Cushing's disease: something new, something blue (Proceedings)


Cushing's disease: something new, something blue (Proceedings)

Nov 01, 2010

Hyperadrenocorticism remains one of the most common endocrine disorders diagnosed in the geriatric dog population. It is a disease that is seen in almost every veterinary practice. Unfortunately, the disease tends to be frustrating to deal with, a definitive diagnosis is at times elusive and therapy can have major adverse side effects. Knowing how to diagnose, what problems hyperadrenocorticism can cause in a patient that justify aggressive therapy, and the advantages and disadvantages of the various treatment modalities can be helpful in determining an appropriate diagnostic and therapeutic plan.

Clinical Signs

The most common clinical signs of Cushing's disease are quite familiar to practicing veterinarians. Commonly PU/PD, pot-bellied appearance, lethargy, polyphagia, obesity, and panting. In addition, many dermatologic manifestations are seen including alopecia (of the trunk), comedones, thin skin, calcinosis cutis, bruising, hyperpigmentation, pyoderma and seborrhea. Less commonly identified signs include muscle weakness or pseudo-myotonia ("frozen" muscles), polyneuropathies, or rupture of the cranial cruciate ligament. Hypertension is relatively common (50% or greater) though with the lack of blood pressure monitoring devices in many practices it often goes undiagnosed. Pulmonary thromboembolism, recurrent (often asymptomatic) urinary tract infections, proteinuria, pancreatitis, pulmonary mineralization, and calcium oxalate urolithiasis are also often frequently seen with Cushing's disease. Recently it has been noted that many dogs with hyperadrenocortism are hypoxic, whether or not they have mineralization of the lung parenchyma. This can be a serious consequence, leading to distress as well as excess strain on the right side of the heart. Some of the clinical problems caused by Cushing's disease are more bothersome than dangerous. Other clinical problems are life threatening such as thromboembolism or pancreatitis. Still other clinical problems can aggravate other disorders that the patient may have, such as is the case if hypertension is present in a dog with underlying heart disease. This is not an uncommon scenario since older dogs tend to have Cushing's as well as valvular heart disease. Hypertension in a dog with valvular problems can be a factor that leads to more rapid progression of the heart problem as well as difficulties in treating heart failure if it occurs.

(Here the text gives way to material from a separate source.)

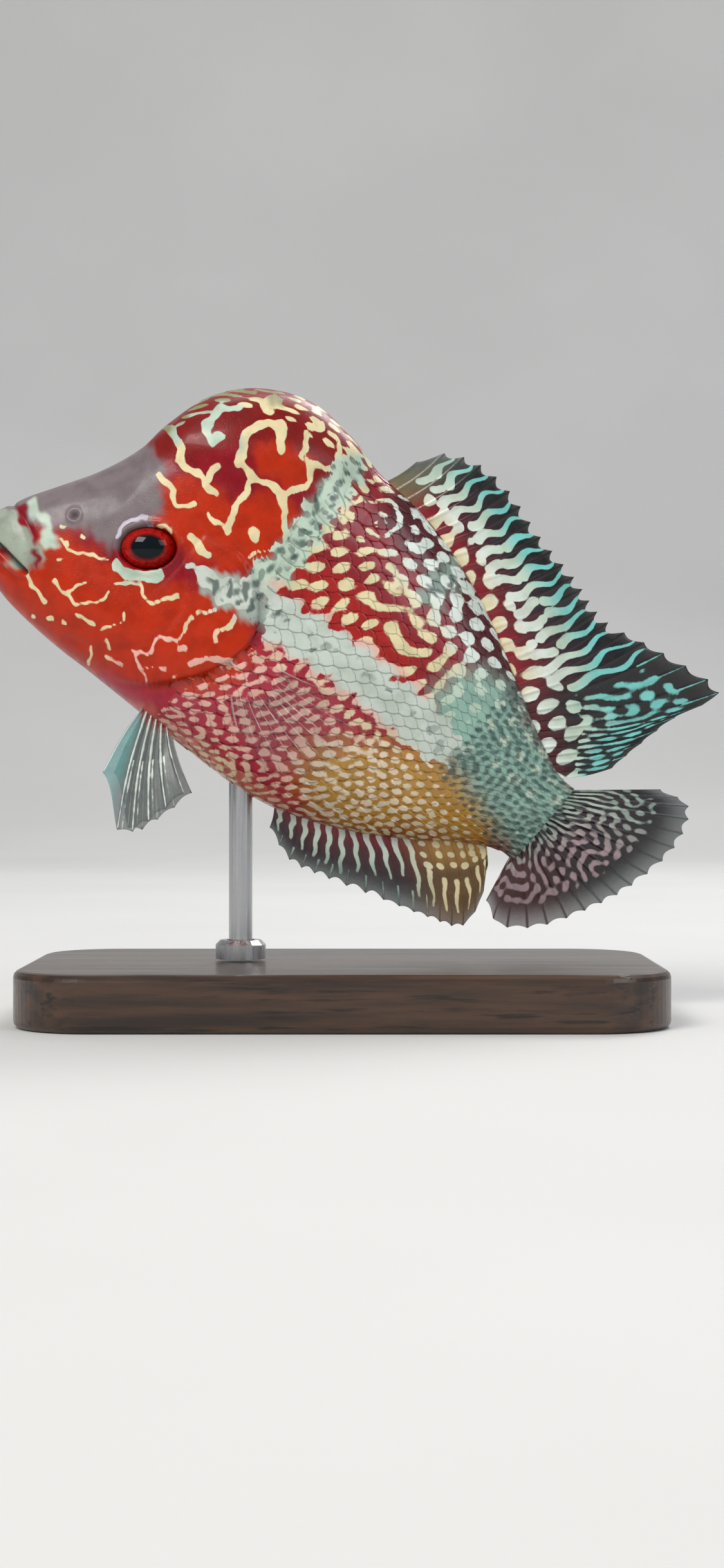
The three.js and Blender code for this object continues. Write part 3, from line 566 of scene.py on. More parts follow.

One of the most frustrating parts of Cushing's disease is trying to establish a definitive diagnosis. Ideally of course clinical signs should be consistent with hyperadrenocorticism. Basically testing is still divided into screening tests and test to differentiate between pituitary dependent hyperadrenocorticism (PDH) and adrenal tumors (AT). There are differences between labs, so it is advisable to contact them if there are any questions regarding the outcome of testing.

A random cortisol level has no diagnostic value in regard to the diagnosis or exclusion of Cushing's disease. The simplest screening test is a urine cortisol to urine creatinine ratio. False positives occur frequently, however false negatives are rare. As such it is a good test to rule out Cushing's. Even the stress of a visit to the veterinarian will elevate the values and as such it is advisable to have the owner collect the urine prior to presentation at the clinic. Because there are so many false positives, a follow-up test such as a low dose dexamethasone suppression test (LDDS) or ACTH stimulation test should be run. These two tests have advantages and disadvantages. The LDDS has some false positives but few false negatives. It can also lead to differentiating between PDH and AT when 4 and 8-hour samples are taken, one of the reasons it is my preferred screening test. If the cortisol levels drop at 4 and escape to above normal range at 8 hours PDH is present. The ACTH stimulation test has few false positives, but false negatives do occur, especially with adrenal tumors. The combined ACTH stimulation /LDDS test is generally not recommended.

Differentiation tests also have their drawbacks. Not all dogs with PDH will suppress on a high dose dexamethasone suppression test. An endogenous ACTH level is a very good test, however the sample needs to be meticulously handled (contact your lab) which often makes it difficult to run. Abdominal ultrasound can be helpful to rule out tumors as well. At times it is not possible to completely rule out an adrenal tumor.